[CAD and scene scripts]
────────────────────
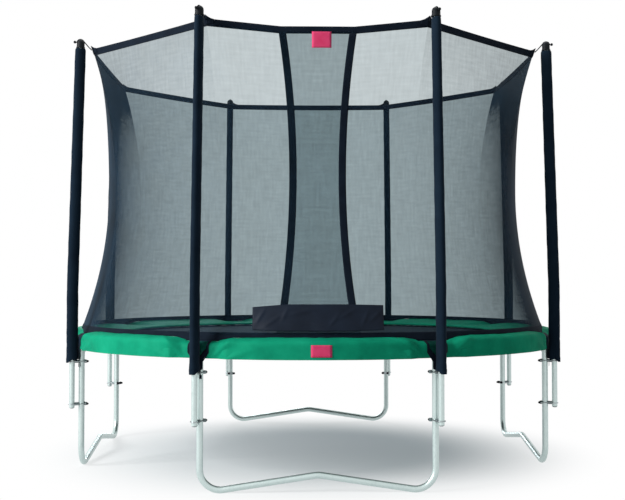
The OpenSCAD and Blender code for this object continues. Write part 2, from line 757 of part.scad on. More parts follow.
// Places along the top hem over the entrance
gate_u = gate_top/(net_top_r*sin(leg_half_angle));
gate_hem = concat(
    spread(-1, -gate_u, 4), spread(-gate_u/2, gate_u, 3), [for (k = [1:3]) gate_u + (1 - gate_u)*k/4]);

module net_top_hem() {
    color("#1c2630") stack([for (i = [0:7])
        let(us = i == 0 ? gate_hem : [-1, -0.6, -0.2, 0.2, 0.6])
        for (u = us) hem_section(i, u, net_high(i == 0, u) - hem_h, net_high(i == 0, u))], closed = true);
}

module net_bottom_hem() {
    color("#1c2630") stack([for (i = [0:7])
        let(near = [for (s = pad_steps) 1 - s/side_half(i)],
            us = concat(-near, [0], [for (k = [last_step:-1:1]) near[k]]))
        for (u = us) hem_section(i, u, net_low(side_half(i), u), panel_z - facing)], closed = true);
}

// ---- entrance flap ----

// Soft waves across the flap, deepest at its lower edge
function flap_wave(x, v) = (1 - v)*(3*sin(x*1.15) + 1.6*sin(x*2.3 + 140*v));

// The flap follows the net, swings out a little lower down and is cut away at its four corners
module entrance_flap() {
    level = flap_w/2 - flap_end;
    color("#10161f") cloth([for (v = spread(0, 1, 4)) [for (x = spread(-flap_w/2, flap_w/2, 24))
        let(fade = max(0, abs(x) - level)/flap_end, top = flap_top - flap_drop*fade,
            bottom = flap_bottom + flap_rise*fade*fade, z = bottom + (top - bottom)*v,
            p = net_point(leg_half_angle, x/(net_r(z)*sin(leg_half_angle)), z))
        [x, p.y - flap_wave(x, v) - flap_swing*(1 - v), z]]], flap_at, flap_t);
}

// ---- nodes ----

for (q = [0:3]) {
    leg_base(q);
    leg_uprights(q);
}
for (i = [0:7]) {
    ring_segment(i);
    pole(i);
    pole_sleeve(i);
}
for (i = [1:7]) {
    net_panel(i);
}
frame_screws();
u_bolts();
clamp_saddles();
clamp_plates();
clamp_nuts();
nut_caps();
pole_plugs();
pole_caps();
cap_elastics();
elastic_balls();
springs();
mat();
mat_rings();
pad();
pad_yokes();
net_top_hem();
net_bottom_hem();
entrance_panel_left();
entrance_panel_right();
entrance_bands();
entrance_flap();
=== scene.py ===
import math

import bpy
import numpy as np
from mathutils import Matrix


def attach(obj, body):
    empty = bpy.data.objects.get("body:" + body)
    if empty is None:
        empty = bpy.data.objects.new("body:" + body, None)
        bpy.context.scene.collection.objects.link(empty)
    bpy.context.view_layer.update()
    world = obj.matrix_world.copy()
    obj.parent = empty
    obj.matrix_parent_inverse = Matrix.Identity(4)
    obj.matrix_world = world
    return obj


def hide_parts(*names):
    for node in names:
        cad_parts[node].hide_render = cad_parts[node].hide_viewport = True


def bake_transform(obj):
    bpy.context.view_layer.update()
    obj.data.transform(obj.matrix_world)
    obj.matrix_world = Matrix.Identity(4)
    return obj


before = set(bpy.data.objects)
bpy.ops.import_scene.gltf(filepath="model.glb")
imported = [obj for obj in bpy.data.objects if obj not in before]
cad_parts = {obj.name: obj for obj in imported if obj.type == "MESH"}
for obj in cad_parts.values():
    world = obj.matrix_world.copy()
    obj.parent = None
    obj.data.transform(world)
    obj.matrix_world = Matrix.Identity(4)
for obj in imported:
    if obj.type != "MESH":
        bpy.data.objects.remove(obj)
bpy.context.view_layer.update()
print("frame loaded:", len(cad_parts), "nodes")

scene = bpy.context.scene
scene.view_settings.view_transform = "Standard"


# camera
cameraValues = {
    "position": (-0.1592, -7.2882, 1.1846),  # metres, a little left of the entrance and below mid height
    "tiltUp": 1.7507,  # degrees
    "turnRight": 1.269,
    "lens": 59.184,  # mm on a 36 mm sensor
}


def makeCamera(values):
    data = bpy.data.cameras.new("camera")
    data.lens = values["lens"]
    data.sensor_width = 36
    data.clip_start, data.clip_end = 0.1, 80
    camera = bpy.data.objects.new("camera", data)
    camera.location = values["position"]
    camera.rotation_euler = (math.radians(90 + values["tiltUp"]), 0, math.radians(-values["turnRight"]))
    scene.collection.objects.link(camera)
    scene.camera = camera


makeCamera(cameraValues)
print("camera placed")


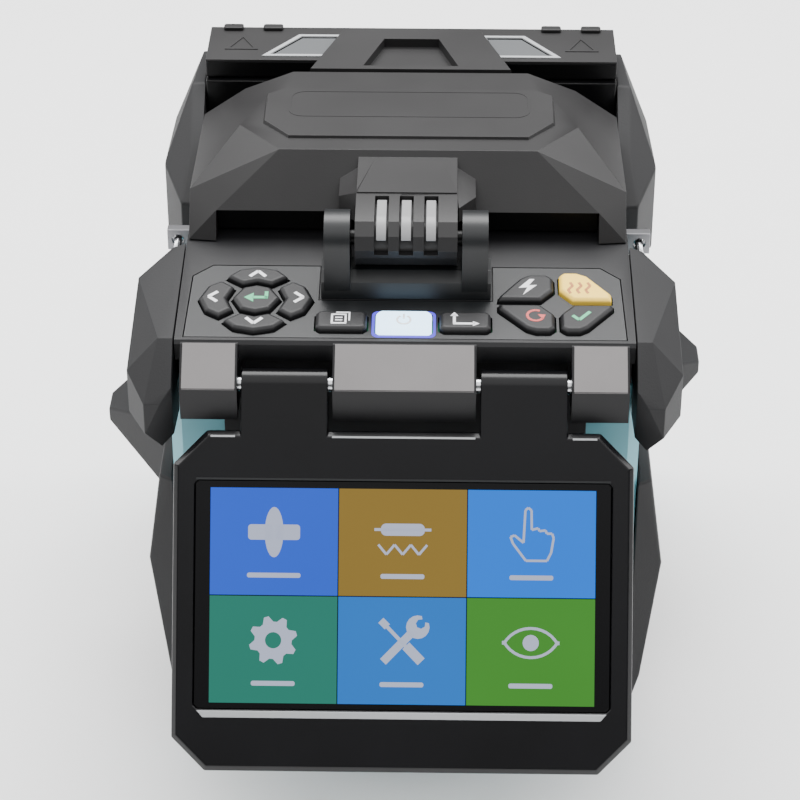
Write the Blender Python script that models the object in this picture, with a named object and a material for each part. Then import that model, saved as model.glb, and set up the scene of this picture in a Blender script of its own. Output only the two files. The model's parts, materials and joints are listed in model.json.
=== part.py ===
"""Fiber fusion splicer: tilting touch display, front-hinged wind cover and rear heater lid.

Dimensions are in millimetres from the display hinge axis, which is at HINGE_Y, HINGE_Z.
The unit stands on z = 0, with +X to the right and +Y to the rear.
"""

import math

import bmesh
import bpy
from mathutils import Matrix, Vector

MM = 0.001

# ---------------------------------------------------------------- dimensions
HINGE_Z = 118.0          # height of the display hinge axis above the table
HINGE_Y = -42.12         # the display hinge axis in the row frame
TILT = 33.0              # display tilt from vertical in the stored pose
BODY_HALF = 60.0         # half width of the lower housing
BODY_FRONT, BODY_BACK = 11.0, 138.0
CASE_HALF = 57.0         # half width of the upper casing
DECK_RISE = 7.0          # slope of the keypad deck
DECK_Z0 = 9.8            # deck height above the hinge axis at y = 2
GAP = 0.35               # running gap between neighbouring pieces
ARC_STEP = 15            # degrees
SHARPEST = 0.35          # keeps a sharp corner from running off when an outline is moved
BORE_PLAY = 0.08         # radial play of a pin in its bore
KEY_PROUD = 1.5
KEY_DEEP = 2.6           # how far a key reaches below the deck
KEY_TAPER = 0.7
PANEL_HALF = 56.7
PANEL_TOP, PANEL_BOTTOM = 11.6, 95.5
LCD_TOP, LCD_BOTTOM = 25.5, 78.7
LCD_HALF = 47.5
ARM_R = 4.0              # rounding of the display arms round their pins
PIN_R = 2.0
BORE_R = PIN_R + BORE_PLAY
COVER_AXIS = (28.0, 26.0)    # y and z of the wind cover hinge, from the display hinge
EAR_R = 7.0
LID_AXIS = (134.5, 29.0)     # y and z of the heater lid hinge
TAN = math.tan(math.radians(DECK_RISE))

# ---------------------------------------------------------------- scene
for old in list(bpy.data.objects):
    bpy.data.objects.remove(old, do_unlink=True)
scene = bpy.context.scene
parts = bpy.data.collections.new("parts")
cutters = bpy.data.collections.new("cutters")
scene.collection.children.link(parts)
scene.collection.children.link(cutters)

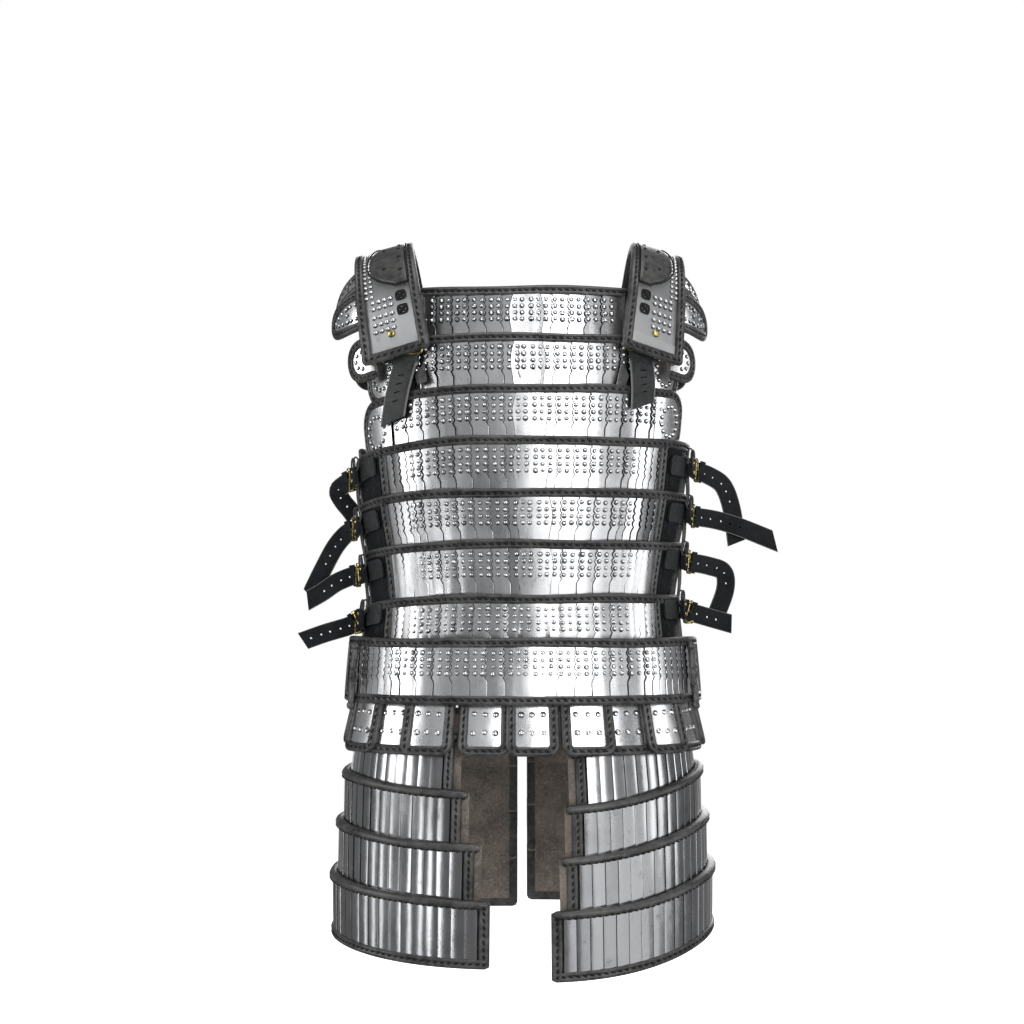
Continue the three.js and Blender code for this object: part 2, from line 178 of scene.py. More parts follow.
def angle_at_x(x, z):
    """The angle, in degrees from the front centre, at which the body is x to the side."""
    return math.asin((abs(x) / section_at(z)[0, 0]) ** (1 / ROUNDNESS)) / RAD


def run_along(path):
    """The length run from a path's first point to each of its points."""
    return np.concatenate([[0], np.cumsum(np.linalg.norm(np.diff(path, axis=0), axis=1))])


def girth(z, back=False):
    """Angles from the middle of the front, or the back, and the lengths round the body that they lie at."""
    angles = np.linspace(0, 180, 721)
    lengths = run_along(body_point(angles, z, 0))
    if back:
        return 180 - angles[::-1], lengths[-1] - lengths[::-1]
    return angles, lengths


def strap_at(half, degrees, across):
    """Points on a shoulder strap, by degrees from its crown, negative in front, and by a share across it."""
    degrees, across = (np.atleast_1d(a).astype(float) for a in np.broadcast_arrays(degrees, across))
    low = 1 - np.abs(np.cos(degrees * RAD)) ** STRAP["curve"]
    reach = STRAP["in_front"] + (STRAP["out_front"] - STRAP["in_front"]) * across
    reach = reach * np.where(degrees > 0, STRAP["back"], 1)
    top = half["top_in"] + (half["top_out"] - half["top_in"]) * across
    end = half["end_in"] + (half["end_out"] - half["end_in"]) * across
    return np.stack([
        half["side"] * (top + (end - top) * low),
        np.sign(degrees) * reach * np.abs(np.sin(degrees * RAD)) ** STRAP["curve"],
        STRAP["rise"] + STRAP["slope"] * across - STRAP["drop"] * low - 3 * across * low,
    ], -1)


def unit(vectors):
    """Vectors brought to a length of one."""
    return vectors / np.linalg.norm(vectors, axis=-1, keepdims=True)


def strap_frame(half, degrees, across):
    """Along the strap to the back, out to the arm, and up off the strap."""
    degrees, across = (np.atleast_1d(a).astype(float) for a in np.broadcast_arrays(degrees, across))
    low, high = np.maximum(-90, degrees - 1), np.minimum(90, degrees + 1)
    along = unit(strap_at(half, high, across) - strap_at(half, low, across))
    outward = unit(strap_at(half, degrees, 1) - strap_at(half, degrees, 0))
    return along, outward, unit(np.cross(outward, along)) * half["side"]


# ---------------------------------------------------------------- flat making
# each vertex's tint carries random tone, pale cut edges, and painted shade in seams and round bumps
tints = {}  # a flat piece's own shade, by its mesh's name: one value to a vertex


def coordinates(mesh):
    """A mesh's vertices as an array of (vertex, 3)."""
    co = np.empty(len(mesh.vertices) * 3, np.float32)
    mesh.vertices.foreach_get("co", co)
    return co.reshape(-1, 3).astype(float)


def set_coordinates(mesh, co):
    """Moves a mesh's vertices to an array of (vertex, 3)."""
    mesh.vertices.foreach_set("co", np.ascontiguousarray(co, np.float32).ravel())
    mesh.update()


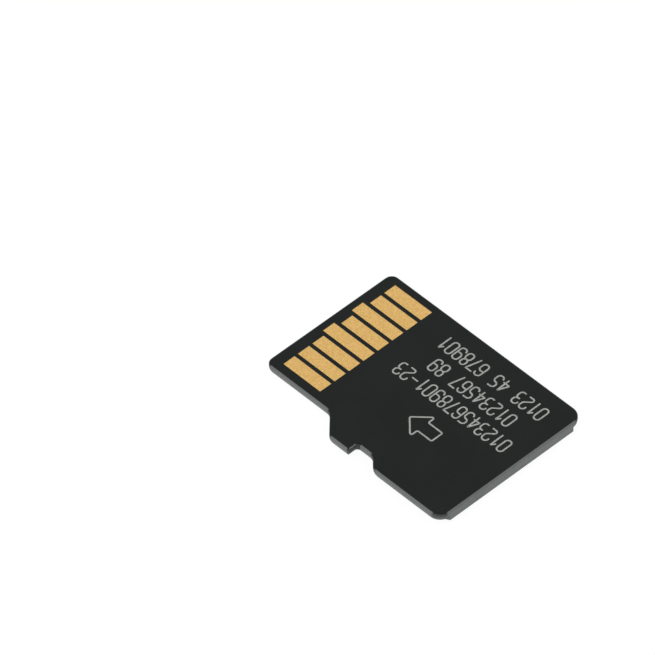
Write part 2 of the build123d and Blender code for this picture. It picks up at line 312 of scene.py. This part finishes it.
# The solder mask of the contact side: a black lacquer with a slight green cast, cured satin and
# smooth, which leaves the contacts open. The straight edges are eased after the cut, and grey there:
# partly the bared cut, partly a painted reflection.
mask_black = (0.0044, 0.0074, 0.0062, 1)
mask_lifted = (0.0074, 0.0112, 0.0098, 1)
mask_cut_sheen_dark = (0.125, 0.134, 0.133, 1)
mask_cut_sheen_light = (0.205, 0.217, 0.216, 1)
mask_roughness = (0.32, 0.42)

material, tree, shader = new_finish("black_lacquer", specular=0.13)
grain = use_group(tree, grain_group, grain_size=2.4e-5, patch_size=2.2e-3, patch_share=0.6)
cut = use_group(tree, cut_group, line_width=saw_line_width, lean_start=0.01, lean_end=0.07)
lacquer = blend_colours(tree, grain.outputs["Shade"], mask_black, mask_lifted)
cut_sheen = blend_colours(tree, cut.outputs["Lines"], mask_cut_sheen_dark, mask_cut_sheen_light)
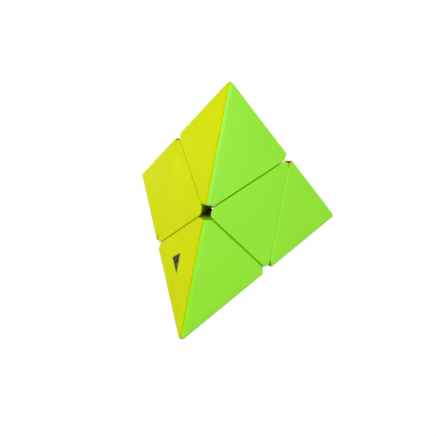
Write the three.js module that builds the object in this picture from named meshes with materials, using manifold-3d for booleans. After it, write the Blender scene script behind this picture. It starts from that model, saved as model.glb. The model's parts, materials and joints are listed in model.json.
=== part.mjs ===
// A pyramid twisty puzzle: a regular tetrahedron cut by three square-on planes through its middle into
// four tips and four face centres, which turn in halves on a hidden spherical mechanism.
//
// Two frames are used. Every piece is made in the mechanism frame, whose origin is the middle of the
// puzzle and whose X, Y and Z axes are the three twist axes, each leaving through the middle of an edge.
// The exported group turns that frame so that the pyramid stands on its blue face, apex up, with one
// edge towards -Y and the origin in the middle of the blue face. All lengths are millimetres.
import * as THREE from "three";
import { ConvexGeometry } from "three/addons/geometries/ConvexGeometry.js";
import { mergeVertices } from "three/addons/utils/BufferGeometryUtils.js";
import Module from "manifold-3d";

const wasm = await Module();
wasm.setup();

// Driving dimensions.
const EDGE = 78; // edge of the sharp tetrahedron, before its tips are rounded
const GAP = 0.3; // running clearance between pieces that turn past each other
const FIT = 0.3; // clearance between parts that are assembled into one piece
const WALL = 1.4; // wall of the coloured shells
const EDGE_ROUND = 1.2; // radius along the pyramid's six edges
const SEAM_ROUND = 0.3; // radius where a face meets a cut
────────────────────
■ **EXERCISE BRIEF**
From the material above, copy each line that includes the word "empty".

■ **TASK ANSWER**
    empty = bpy.data.objects.get("body:" + body)
    if empty is None:
        empty = bpy.data.objects.new("body:" + body, None)
        bpy.context.scene.collection.objects.link(empty)
    obj.parent = empty
    co = np.empty(len(mesh.vertices) * 3, np.float32)